Required work
How do the records below read from their first line through the line containing "return rounded_polygon(corners, CORNER_RADII)"? Write those lines out exactly.

Exercise material
● ● ● ● ● ● ●

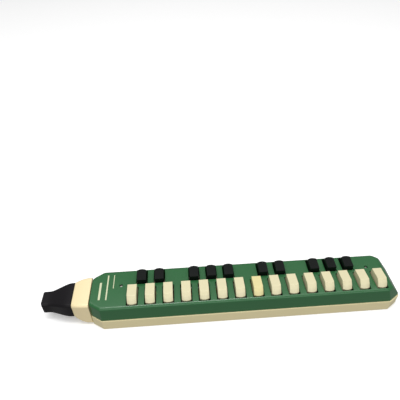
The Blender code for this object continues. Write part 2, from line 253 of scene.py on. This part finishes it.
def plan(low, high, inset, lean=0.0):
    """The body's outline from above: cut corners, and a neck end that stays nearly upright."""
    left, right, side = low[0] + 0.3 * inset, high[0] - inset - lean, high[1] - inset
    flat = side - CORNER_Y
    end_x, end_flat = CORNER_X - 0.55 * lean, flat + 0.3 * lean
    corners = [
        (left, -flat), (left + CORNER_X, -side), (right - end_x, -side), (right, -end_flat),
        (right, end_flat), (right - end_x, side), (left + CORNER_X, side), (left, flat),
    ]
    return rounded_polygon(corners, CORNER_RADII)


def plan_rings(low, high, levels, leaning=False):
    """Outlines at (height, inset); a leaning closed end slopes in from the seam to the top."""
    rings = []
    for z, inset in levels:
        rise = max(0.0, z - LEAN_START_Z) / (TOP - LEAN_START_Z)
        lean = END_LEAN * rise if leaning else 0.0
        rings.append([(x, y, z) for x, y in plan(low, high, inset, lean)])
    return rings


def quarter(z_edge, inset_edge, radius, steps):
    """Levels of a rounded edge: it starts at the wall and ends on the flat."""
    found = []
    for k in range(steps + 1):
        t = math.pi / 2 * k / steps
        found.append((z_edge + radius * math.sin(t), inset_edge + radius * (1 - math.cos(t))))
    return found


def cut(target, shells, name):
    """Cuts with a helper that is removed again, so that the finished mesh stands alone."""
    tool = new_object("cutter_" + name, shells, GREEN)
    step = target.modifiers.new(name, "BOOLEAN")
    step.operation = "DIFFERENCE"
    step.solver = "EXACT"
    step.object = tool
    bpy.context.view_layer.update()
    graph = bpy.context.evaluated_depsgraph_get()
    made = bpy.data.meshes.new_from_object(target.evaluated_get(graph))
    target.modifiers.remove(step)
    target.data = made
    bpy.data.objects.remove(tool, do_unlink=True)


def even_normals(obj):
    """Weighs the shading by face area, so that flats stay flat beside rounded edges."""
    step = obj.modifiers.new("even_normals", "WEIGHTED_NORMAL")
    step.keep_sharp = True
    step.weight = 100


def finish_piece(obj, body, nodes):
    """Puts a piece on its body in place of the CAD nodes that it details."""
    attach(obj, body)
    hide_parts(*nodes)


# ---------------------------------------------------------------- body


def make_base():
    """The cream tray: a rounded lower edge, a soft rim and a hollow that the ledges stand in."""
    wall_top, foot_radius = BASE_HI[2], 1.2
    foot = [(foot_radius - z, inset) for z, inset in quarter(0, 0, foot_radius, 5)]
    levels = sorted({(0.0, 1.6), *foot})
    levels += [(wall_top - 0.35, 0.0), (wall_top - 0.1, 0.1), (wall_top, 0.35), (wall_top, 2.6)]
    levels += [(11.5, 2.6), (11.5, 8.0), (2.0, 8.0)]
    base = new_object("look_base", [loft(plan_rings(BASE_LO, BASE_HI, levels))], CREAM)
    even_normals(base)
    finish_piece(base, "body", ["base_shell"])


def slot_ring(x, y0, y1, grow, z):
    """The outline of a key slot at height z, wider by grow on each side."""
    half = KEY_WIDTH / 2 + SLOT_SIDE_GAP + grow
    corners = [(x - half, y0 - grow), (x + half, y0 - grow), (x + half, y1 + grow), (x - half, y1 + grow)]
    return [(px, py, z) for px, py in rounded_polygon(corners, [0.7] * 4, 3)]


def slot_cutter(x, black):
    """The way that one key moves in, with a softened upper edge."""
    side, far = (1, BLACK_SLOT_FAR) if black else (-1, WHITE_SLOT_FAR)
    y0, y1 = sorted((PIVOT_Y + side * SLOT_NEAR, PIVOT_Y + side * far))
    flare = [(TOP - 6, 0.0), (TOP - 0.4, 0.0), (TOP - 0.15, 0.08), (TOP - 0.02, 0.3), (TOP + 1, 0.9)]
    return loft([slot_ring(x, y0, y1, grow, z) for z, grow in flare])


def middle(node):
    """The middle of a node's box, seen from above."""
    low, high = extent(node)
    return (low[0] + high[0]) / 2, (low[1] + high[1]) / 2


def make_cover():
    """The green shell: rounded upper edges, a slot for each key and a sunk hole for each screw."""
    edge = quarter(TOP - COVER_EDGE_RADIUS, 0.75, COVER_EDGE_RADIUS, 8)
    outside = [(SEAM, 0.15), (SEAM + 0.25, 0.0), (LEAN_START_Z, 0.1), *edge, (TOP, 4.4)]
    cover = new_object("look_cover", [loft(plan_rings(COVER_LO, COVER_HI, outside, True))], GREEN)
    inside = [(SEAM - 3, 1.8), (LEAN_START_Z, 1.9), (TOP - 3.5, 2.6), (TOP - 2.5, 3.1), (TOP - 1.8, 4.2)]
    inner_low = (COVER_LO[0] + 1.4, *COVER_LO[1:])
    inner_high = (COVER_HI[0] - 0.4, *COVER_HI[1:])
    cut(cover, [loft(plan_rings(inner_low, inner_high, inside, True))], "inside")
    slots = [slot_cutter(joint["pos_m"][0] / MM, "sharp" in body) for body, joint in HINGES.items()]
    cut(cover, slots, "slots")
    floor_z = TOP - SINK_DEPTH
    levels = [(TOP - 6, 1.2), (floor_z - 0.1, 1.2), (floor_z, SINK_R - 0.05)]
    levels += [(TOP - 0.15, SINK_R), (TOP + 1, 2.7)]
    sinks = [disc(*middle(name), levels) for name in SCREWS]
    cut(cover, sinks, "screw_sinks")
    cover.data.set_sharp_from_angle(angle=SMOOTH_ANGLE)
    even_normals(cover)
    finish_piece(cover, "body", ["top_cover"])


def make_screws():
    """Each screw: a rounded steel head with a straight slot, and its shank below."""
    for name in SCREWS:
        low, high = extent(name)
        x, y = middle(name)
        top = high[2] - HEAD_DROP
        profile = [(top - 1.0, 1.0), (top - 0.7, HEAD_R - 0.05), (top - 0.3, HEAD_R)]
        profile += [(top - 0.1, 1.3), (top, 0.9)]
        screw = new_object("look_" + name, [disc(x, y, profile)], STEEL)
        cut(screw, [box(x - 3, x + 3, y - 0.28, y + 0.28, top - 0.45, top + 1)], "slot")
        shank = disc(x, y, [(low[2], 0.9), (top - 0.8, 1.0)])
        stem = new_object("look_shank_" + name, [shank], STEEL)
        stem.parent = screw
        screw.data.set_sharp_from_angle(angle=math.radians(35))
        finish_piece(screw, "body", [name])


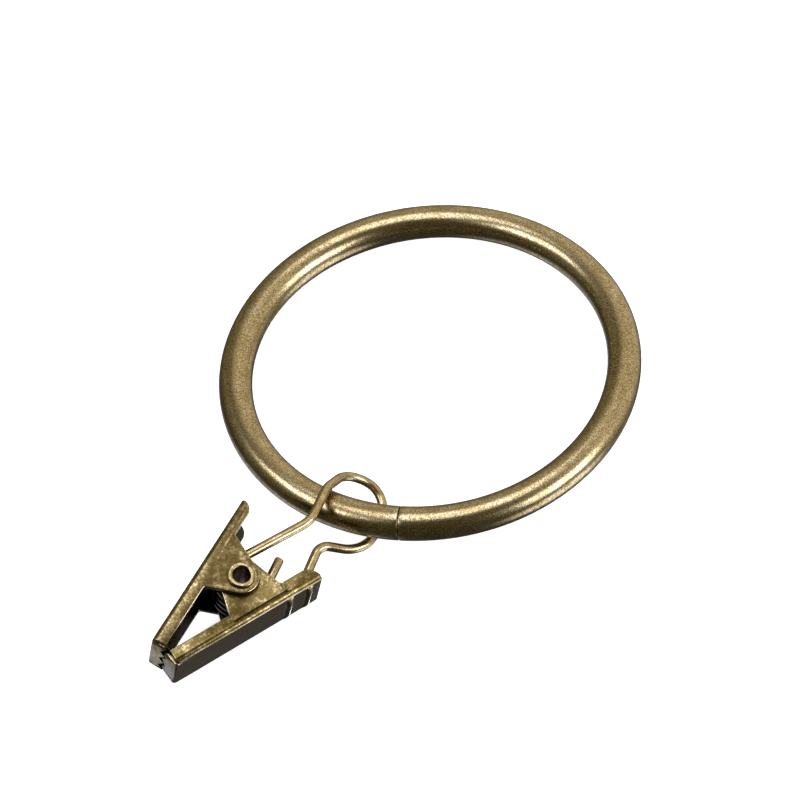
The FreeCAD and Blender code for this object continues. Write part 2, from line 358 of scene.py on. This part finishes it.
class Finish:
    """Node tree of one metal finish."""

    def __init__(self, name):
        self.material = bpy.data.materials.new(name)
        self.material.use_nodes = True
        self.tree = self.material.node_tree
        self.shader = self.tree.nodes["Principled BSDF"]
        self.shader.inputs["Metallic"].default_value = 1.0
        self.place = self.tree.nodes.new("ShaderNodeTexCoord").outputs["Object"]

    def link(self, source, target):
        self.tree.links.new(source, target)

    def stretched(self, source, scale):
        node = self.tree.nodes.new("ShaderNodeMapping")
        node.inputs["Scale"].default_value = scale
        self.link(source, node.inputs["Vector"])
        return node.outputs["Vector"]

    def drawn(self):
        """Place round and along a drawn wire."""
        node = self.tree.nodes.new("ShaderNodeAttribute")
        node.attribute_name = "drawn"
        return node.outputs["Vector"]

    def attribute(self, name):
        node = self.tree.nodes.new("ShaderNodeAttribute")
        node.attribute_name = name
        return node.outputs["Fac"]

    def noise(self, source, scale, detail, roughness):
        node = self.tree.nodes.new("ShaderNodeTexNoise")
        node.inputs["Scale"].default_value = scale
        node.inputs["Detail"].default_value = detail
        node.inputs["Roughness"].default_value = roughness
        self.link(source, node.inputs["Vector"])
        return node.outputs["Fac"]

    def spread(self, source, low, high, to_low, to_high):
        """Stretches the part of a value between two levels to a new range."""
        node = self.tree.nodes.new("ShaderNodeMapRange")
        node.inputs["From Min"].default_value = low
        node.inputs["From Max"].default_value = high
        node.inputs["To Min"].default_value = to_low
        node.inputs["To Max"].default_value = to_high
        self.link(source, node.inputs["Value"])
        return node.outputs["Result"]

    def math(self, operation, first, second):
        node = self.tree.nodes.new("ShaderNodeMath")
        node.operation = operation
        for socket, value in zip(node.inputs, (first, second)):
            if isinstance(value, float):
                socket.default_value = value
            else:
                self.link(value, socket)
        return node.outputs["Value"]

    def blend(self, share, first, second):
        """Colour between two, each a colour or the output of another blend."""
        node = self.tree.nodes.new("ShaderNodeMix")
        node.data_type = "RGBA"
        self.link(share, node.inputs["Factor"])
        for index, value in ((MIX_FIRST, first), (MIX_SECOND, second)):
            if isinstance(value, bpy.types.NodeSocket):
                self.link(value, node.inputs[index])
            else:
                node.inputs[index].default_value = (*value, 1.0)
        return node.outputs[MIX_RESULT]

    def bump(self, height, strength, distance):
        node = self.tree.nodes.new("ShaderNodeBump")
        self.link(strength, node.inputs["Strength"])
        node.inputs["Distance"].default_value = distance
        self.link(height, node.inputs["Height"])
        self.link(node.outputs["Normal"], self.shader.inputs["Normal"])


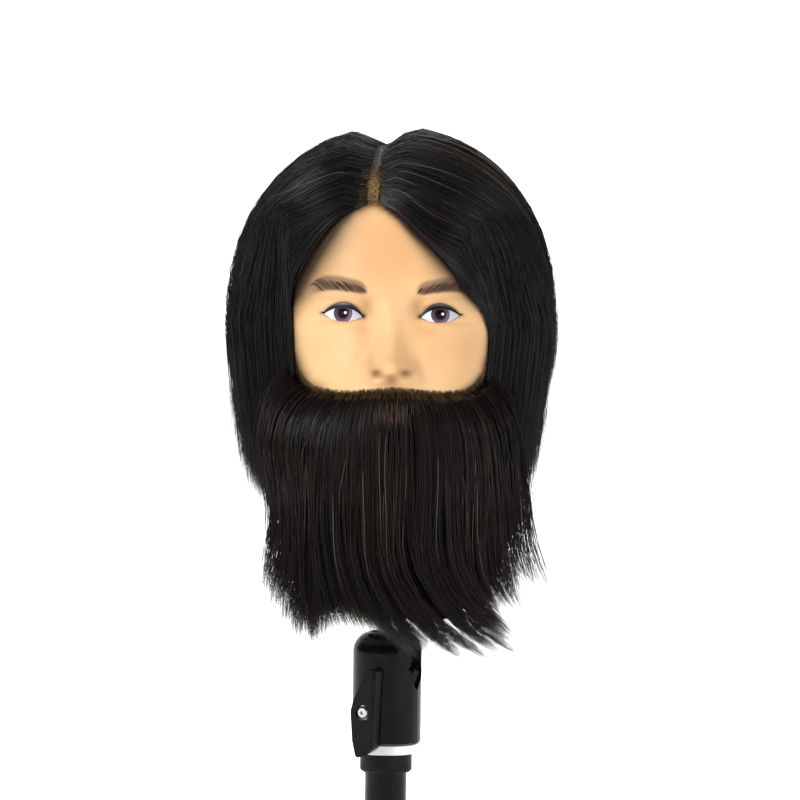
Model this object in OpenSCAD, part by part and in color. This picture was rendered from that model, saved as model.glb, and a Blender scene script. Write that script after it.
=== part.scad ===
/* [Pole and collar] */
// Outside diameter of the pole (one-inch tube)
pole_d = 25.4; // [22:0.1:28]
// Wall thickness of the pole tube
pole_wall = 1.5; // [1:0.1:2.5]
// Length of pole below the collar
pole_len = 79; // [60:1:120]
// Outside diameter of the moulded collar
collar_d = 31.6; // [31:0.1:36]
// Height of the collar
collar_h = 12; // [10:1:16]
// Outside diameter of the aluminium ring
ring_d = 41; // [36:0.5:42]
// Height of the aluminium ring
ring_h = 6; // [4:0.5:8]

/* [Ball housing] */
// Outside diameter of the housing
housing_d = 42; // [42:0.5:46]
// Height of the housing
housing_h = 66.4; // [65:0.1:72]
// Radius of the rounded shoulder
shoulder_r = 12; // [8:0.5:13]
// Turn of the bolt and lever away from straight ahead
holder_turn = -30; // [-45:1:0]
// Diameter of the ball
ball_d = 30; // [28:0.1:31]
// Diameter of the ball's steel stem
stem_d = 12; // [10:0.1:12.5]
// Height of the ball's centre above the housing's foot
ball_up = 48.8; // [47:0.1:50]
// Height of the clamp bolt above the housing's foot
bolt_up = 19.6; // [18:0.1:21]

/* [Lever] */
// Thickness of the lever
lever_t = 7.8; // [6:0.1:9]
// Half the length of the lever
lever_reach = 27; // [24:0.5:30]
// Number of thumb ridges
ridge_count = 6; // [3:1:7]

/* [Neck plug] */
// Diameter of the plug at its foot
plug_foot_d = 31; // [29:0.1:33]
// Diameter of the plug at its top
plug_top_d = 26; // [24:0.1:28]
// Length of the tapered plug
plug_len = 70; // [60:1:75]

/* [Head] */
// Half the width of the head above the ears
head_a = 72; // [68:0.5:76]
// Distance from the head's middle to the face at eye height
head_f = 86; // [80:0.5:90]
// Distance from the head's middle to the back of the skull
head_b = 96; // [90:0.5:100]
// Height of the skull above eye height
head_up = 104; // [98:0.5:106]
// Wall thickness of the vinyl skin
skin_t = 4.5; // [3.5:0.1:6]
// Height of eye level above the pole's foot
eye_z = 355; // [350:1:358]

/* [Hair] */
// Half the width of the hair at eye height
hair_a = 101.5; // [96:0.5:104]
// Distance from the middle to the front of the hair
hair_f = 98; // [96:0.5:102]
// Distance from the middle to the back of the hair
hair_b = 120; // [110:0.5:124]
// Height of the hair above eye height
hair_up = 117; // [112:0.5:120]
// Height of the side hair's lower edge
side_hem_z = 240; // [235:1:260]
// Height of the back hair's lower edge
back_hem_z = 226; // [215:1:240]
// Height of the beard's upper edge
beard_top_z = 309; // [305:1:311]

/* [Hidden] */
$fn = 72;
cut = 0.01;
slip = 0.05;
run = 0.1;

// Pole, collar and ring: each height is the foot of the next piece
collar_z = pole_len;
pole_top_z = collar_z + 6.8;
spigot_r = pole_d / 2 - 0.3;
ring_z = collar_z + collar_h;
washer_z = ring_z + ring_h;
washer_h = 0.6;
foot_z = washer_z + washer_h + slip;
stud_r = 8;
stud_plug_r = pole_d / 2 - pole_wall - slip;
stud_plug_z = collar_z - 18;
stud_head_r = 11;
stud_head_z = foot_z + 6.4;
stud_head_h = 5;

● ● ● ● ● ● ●

Reply
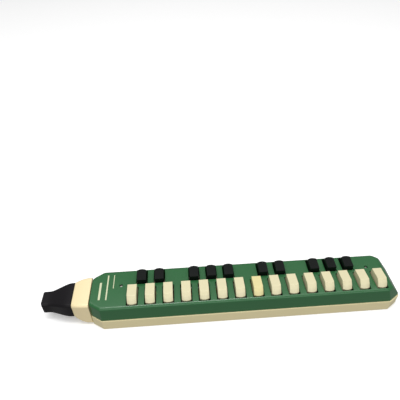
The Blender code for this object continues. Write part 2, from line 253 of scene.py on. This part finishes it.
def plan(low, high, inset, lean=0.0):
    """The body's outline from above: cut corners, and a neck end that stays nearly upright."""
    left, right, side = low[0] + 0.3 * inset, high[0] - inset - lean, high[1] - inset
    flat = side - CORNER_Y
    end_x, end_flat = CORNER_X - 0.55 * lean, flat + 0.3 * lean
    corners = [
        (left, -flat), (left + CORNER_X, -side), (right - end_x, -side), (right, -end_flat),
        (right, end_flat), (right - end_x, side), (left + CORNER_X, side), (left, flat),
    ]
    return rounded_polygon(corners, CORNER_RADII)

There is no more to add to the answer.